The main aim of this module is to equip students with an understanding of basic kinetics and thermodynamics as they relate to chemical reactions in biological systems.

By the end of the module students should be familiar with, and be able to make appropriate use of:

• Basic ideas of energy changes in chemical reactions
• Ideas relating to the rates of chemical reactions

Lecture Material

Thermodynamics [mostly energy changes in chemical reactions]

• ideal gas equation, including definitions/units of pressure, temperature, mole and standard conditions (& use of PV=nRT in context of le Chatelier, as in H&C, with "reminders" of K_c and K_p)
• conservation of energy, including heat & work vs internal energy (state function)
• definition of enthalpy, plus formation & combustion reactions, Hess' law cycles, and so on
• qualitative idea of entropy (and of its variation from solid to liquid to gas) and the idea of a "natural" direction of change
• definition of Gibbs energy; various examples of ΔG for reactions; relationship of ΔG to K
• pH and pKa

Kinetics

• Idea of rates of chemical reactions and of factors that determine them
• Orders of reactions; 0th order 1st order and (simple) 2nd order reactions, including how data are manipulated
• initial rates
• half life, using traditional 1st order examples
• activation energy barriers and effect of temperature
• kinetic isotope effects
• elementary step, rate-determining step & reaction mechanism
• catalysis; Lineweaver-Burke plots & Michaelis-Menten model (enzymes).

Tutorial Material

• The lecture course will be supported by fortnightly tutorial (workshop) sessions designed to give students an opportunity to practice solving kinetics and the rmodynamics problems

The module will consist of 8 lectures on thermodynamics, 8 lectures on kinetics, and 3 tutorials (2 hour sessions).

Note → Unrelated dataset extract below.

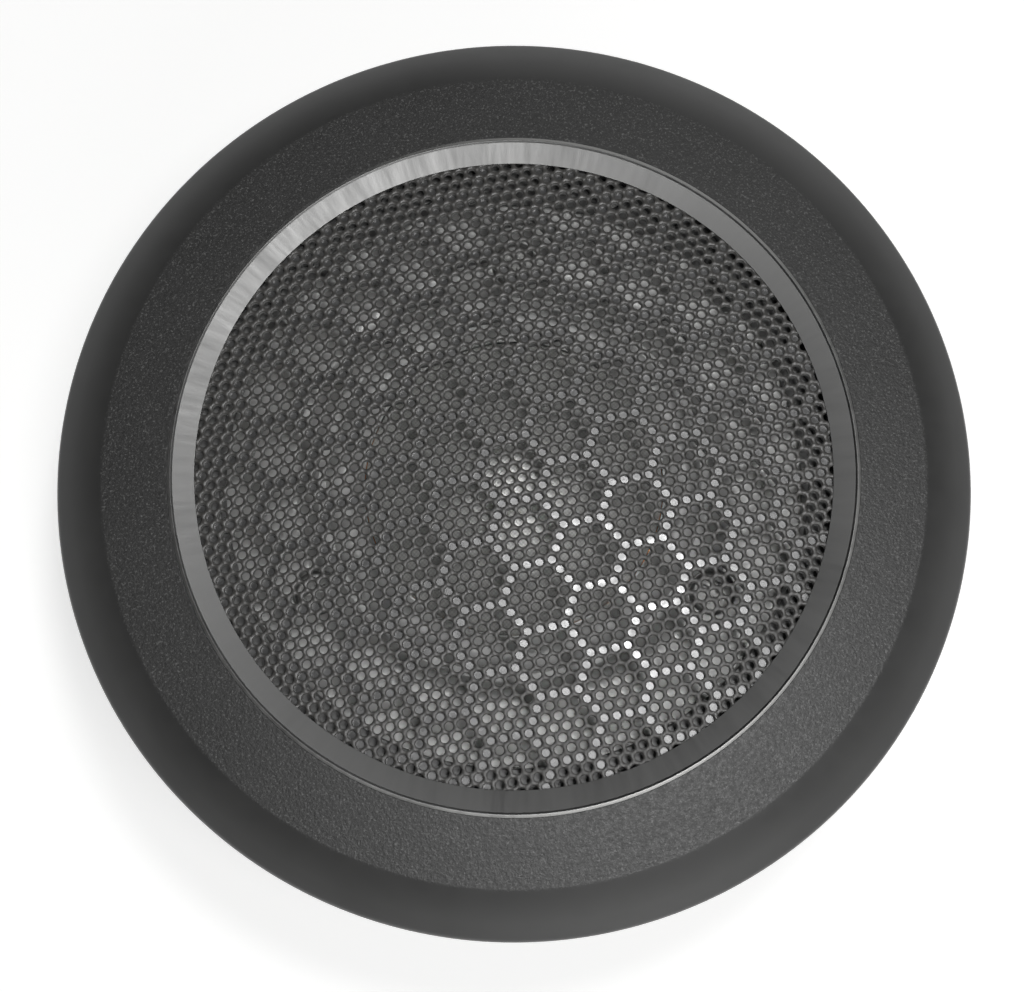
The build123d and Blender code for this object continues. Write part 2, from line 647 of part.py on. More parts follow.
# ---- one file for each piece -----------------------------------------------------------------------
PIECES = {
    "bezel": bezel(),
    "trim_ring": trim_ring(),
    "grille": grille(),
    "grille_ribs": grille_ribs(),
    "driver_gasket": driver_gasket(),
    "faceplate": faceplate(),
    "faceplate_screws": faceplate_screws(),
    "driver_screws": driver_screws(),
    "dome": dome(),
    "surround": surround(),
    "voice_coil_former": voice_coil_former(),
    "voice_coil": voice_coil(),
    "coil_lead_outs": coil_lead_outs(),
    "diaphragm_ring": diaphragm_ring(),
    "solder_tabs": solder_tabs(),
    "top_plate": top_plate(),
    "magnet": magnet(),
    "yoke": yoke(),
    "copper_cap": copper_cap(),
    "dome_damping_pad": dome_damping_pad(),
    "vent_felt": vent_felt(),
    "lead_positive": lead(1, CAPACITOR_X + 3.4),
    "lead_negative": lead(-1, -5.0),
    "terminal_board": terminal_board(),
    "terminal_positive": terminal(1),
    "terminal_negative": terminal(-1),
    "capacitor": capacitor(),
    "capacitor_leads": capacitor_leads(),
    "rear_housing": rear_housing(),
    "rear_gasket": rear_gasket(),
    "rear_cover": rear_cover(),
    "cover_screws": cover_screws(),
    "retaining_clips": retaining_clips(),
    "panel_gasket": panel_gasket(),
}

os.makedirs("parts", exist_ok=True)
for name, piece in PIECES.items():
    export_step(piece, f"parts/{name}.step")
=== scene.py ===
import json
import math

import bmesh
import bpy
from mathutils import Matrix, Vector


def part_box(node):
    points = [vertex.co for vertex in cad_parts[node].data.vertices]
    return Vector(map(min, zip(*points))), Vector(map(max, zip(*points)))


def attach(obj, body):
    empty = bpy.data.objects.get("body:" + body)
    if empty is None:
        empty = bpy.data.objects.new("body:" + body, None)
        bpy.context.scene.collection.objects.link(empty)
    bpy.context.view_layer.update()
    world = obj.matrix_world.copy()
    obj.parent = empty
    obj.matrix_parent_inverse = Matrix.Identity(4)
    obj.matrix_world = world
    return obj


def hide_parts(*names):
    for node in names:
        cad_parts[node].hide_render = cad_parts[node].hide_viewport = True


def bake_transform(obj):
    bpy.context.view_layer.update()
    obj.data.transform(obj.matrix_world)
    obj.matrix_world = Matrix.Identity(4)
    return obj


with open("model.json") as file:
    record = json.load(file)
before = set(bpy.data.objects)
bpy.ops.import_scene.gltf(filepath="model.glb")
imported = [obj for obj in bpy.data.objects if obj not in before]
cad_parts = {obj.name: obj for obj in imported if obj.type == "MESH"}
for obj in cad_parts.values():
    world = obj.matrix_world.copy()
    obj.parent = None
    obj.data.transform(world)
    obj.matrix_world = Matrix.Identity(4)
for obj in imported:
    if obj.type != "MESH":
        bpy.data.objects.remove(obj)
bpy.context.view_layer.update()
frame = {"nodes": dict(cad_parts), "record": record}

# Round flush-mounted car tweeter. Lengths are millimetres here, and metres only in the meshes.
MM = 0.001


def limits(node):
    """Lowest and highest corner of a CAD node, in millimetres."""
    low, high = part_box(node)
    return low / MM, high / MM


# ---- sizes read from the frame ---------------------------------------------------------------------
BEZEL = limits("bezel")
GRILLE = limits("grille")
RIBS = limits("grille_ribs")
TRIM = limits("trim_ring")
FACEPLATE = limits("faceplate")
DOME = limits("dome")
SURROUND = limits("surround")
HOUSING = limits("rear_housing")
COVER = limits("rear_cover")
FLOOR_Z = COVER[0].z

FACE_R = BEZEL[1].x
RIDGE_Z = TRIM[1].z
GRILLE_R, GRILLE_Z = GRILLE[1].x, GRILLE[1].z
LEDGE_Z = RIBS[0].z
RING_SEAT_R = TRIM[1].x

# ---- sizes that a box doesn't tell -----------------------------------------------------------------
EDGE_Z = 1.3  # height of the bezel's largest radius
CREASE_R, CREASE_Z = 33.0, 3.55  # where the textured annulus meets the smooth rim
RIM_START_SLOPE, RIM_END_SLOPE = 14.0, 34.0
FIELD_R = 25.5  # visible radius of the grille
BEAD_R, CREST_R = 27.2, 27.36  # where the ring's facet ends in a bead, and the bead's crest
BEZEL_LIP_Z = RIDGE_Z - 0.06  # height of the bezel beside the bead
PITCH, HOLE_R, LATTICE_TURN = 1.0, 0.35, 11.4
LATTICE_CENTRE = (0.02, -0.15)
HOLE_MARGIN = 0.3
HOLE_CHAMFER = 0.04
SHELF_R, SHELF_Z = 23.8, -1.6
SPIGOT_R, SPIGOT_Z = 29.0, -3.0
BARREL_R, BARREL_BORE_R = HOUSING[1].x, 27.0
HOUSING_BORE_R, LIP_R = 26.2, 26.95
GROOVE_IN_R, GROOVE_OUT_R, GROOVE_T = 33.6, 35.8, 0.8  # for the foam gasket
CORING_IN_R, CORING_OUT_R, CORING_T = 30.4, 32.6, 1.9
CORING_RIBS, CORING_RIB_WIDTH, CORING_RIB_ANGLE = 12, 1.4, 15.0
SCREW_ANGLE, CLIP_ANGLE = 30.0, 90.0  # first of three places round the axis
COVER_SCREW_PITCH_R, FACEPLATE_SCREW_PITCH_R, DRIVER_SCREW_PITCH_R = 24.0, 18.8, 24.8
SOCKET_X, SOCKET_Y, SOCKET_WALL, SOCKET_FLOOR_Z = 5.3, 3.3, 1.5, -22.0
KEY_HALF_WIDTH, KEY_DEPTH, KEY_LENGTH = 1.0, 0.8, 6.0

ROLL_CENTRE = 14.4  # of the surround's half roll

FLOOR_GLOW = 0.48
ROUND = 288  # segments of a large turned piece
HOLE_SIDES = 12


# ---- mesh helpers ----------------------------------------------------------------------------------
def finish_piece(name, mesh, node, look, body="housing", sharp=40.0):
    """Puts a mesh in the scene in place of a CAD node, in that node's slot and on a body.

    The body is None for a piece that bends between two bodies.
    """
    mesh.set_sharp_from_angle(angle=math.radians(sharp))
    piece = bpy.data.objects.new(name, mesh)
    bpy.context.scene.collection.objects.link(piece)
    piece.data.materials.append(look)
    if body:
        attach(piece, body)
    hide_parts(node)
    return piece


def mesh_from(name, points, faces):
    """A mesh in metres from points in millimetres, with its faces turned outwards."""
    mesh = bpy.data.meshes.new(name)
    mesh.from_pydata([(x * MM, y * MM, z * MM) for x, y, z in points], [], faces)
    work = bmesh.new()
    work.from_mesh(mesh)
    bmesh.ops.recalc_face_normals(work, faces=work.faces)
    for face in work.faces:
        face.smooth = True
    work.to_mesh(mesh)
    work.free()
    return mesh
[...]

There will be a class test towards the end of the course, to which students may bring their lecture notes.

All material is covered in Chang's Physical Chemistry for the Biosciences and in the 3rd edition of Housecroft & Constable (H&C). There are to be no integrations and no use of partial derivatives. In particular, students will subsequently be expected to be able to use various formulae [integrated rate laws, temperature dependence of rate constants and equilibrium constants, and so on] without ever having been shown derivations.

Students will have the opportunity in tutorial (workshop) sessions to work through problems that relate to the principles covered in the lecture course, with tutors available to help. Outline answers will be available in VITAL.

Physical Chemistry for the Biosciences, R.Chang, University Science Books 2005.
Chemistry, C.E.Housecroft and E.C.Constable, 3rd Edition, Prentice Hall, 2006.